There was a collective sigh of sadness from global strategy game gonks like me at the news former Firaxis and Big Huge Games big huge brain Brian Reynolds had thrown in his trad-gaming towel and joined Farmville and Mafia Wars outfit Zynga last year. Did this mean an end to playful, progressive and p-thoughtful strategy titles like Civ II and Rise of Nations?

What with Zynga being a pretty closed-doors kinda company - rarely talking to the media - there's been very little word on exactly what lovely Brian's been up to there. A talk at GDC Online a couple of days ago saw him make a rare re-entrance into the limelight and reveal that, even if some of us aren't interested in the games he's now making, he's still putting a fair bit of thought into it.

Sounds like FrontierVille's been his baby and, again, even if you didn't like it (which you're entitled to do, though the mindset that cries for it and its ilk to be scrubbed from existence does trouble me), it does a least strive to add a bit more game to the endless crop-collecting.

Here's a tell-tale quote from Gama's coverage too:

"When you're making entertainment you can't just keep making the same things over and over again. Innovation doesn't mean inventing a kind of game that nobody's ever ever seen before.
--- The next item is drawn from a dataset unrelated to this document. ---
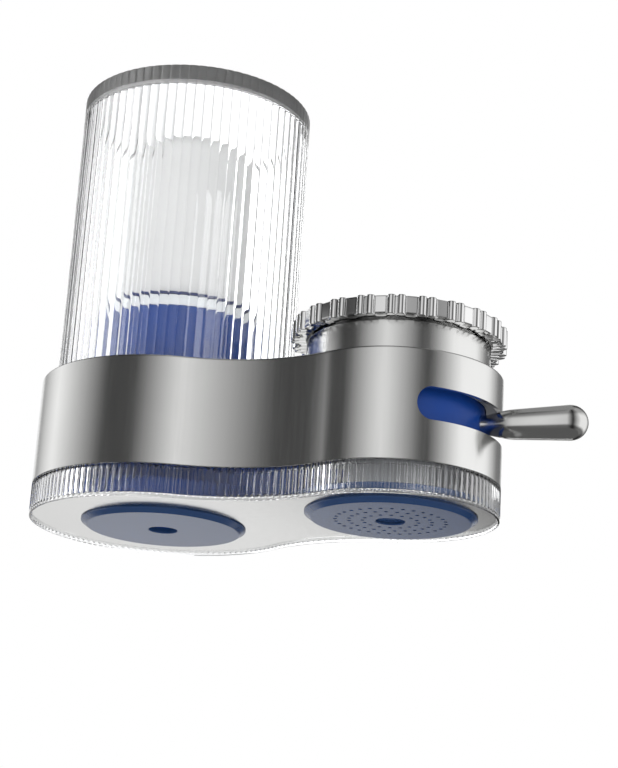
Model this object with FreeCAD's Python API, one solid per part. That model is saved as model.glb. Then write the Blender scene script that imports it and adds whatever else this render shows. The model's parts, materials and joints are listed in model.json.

You'll be lucky if you make one or two things like that in a whole career of game design. But innovation also means combining the things we know in new and innovative ways. Remember that in social games, the social innovations are the most important of all."

Which suggests he's genuinely interested in how to make people who don't play, play - and that's an argument we can all surely get behind. There's a lot of stuff that might be worrying/irritating about many company's approach gaming on Facebook, but that doesn't mean the universal intentions and possibilities are sour.

This is nicely-intended too:

"Our tutorial just says, 'Hey look, there's stuff. You can click on it and everything you click on does something good. Go.'"

More coverage on Gamespot. Nothing especially revelatory in any of his comments, for me, but it's the clear sense of enthusiasm, of still wanting to make something that entertains people, which made me feel a whole lot better about his departure from 'our' games.

Zynga's a frightening entity to be sure, unbelievably huge - recently renting a 2000-person office - and historically prone to releasing projects arguably very similar to other studios' titles, but all the devs and technologies it's been buying recently hint it might be in a position to take a few more risks alongside its sure-fire click-based hits. I hope. I really, really do. And I hope that involves Reynolds turning his not inconsiderable experience and savvy to projects that might, say, appeal a bit more to RPS' audience.

He also says a bunch of scary stuff, like 'monetise' and how it's cool to make people pay to find out where the story goes next, but then again he is in the business of making microtransaction-funded games now, so it'd be pretty odd if he came out and said that stuff was bad. Just keep the flame burning, Brian, please.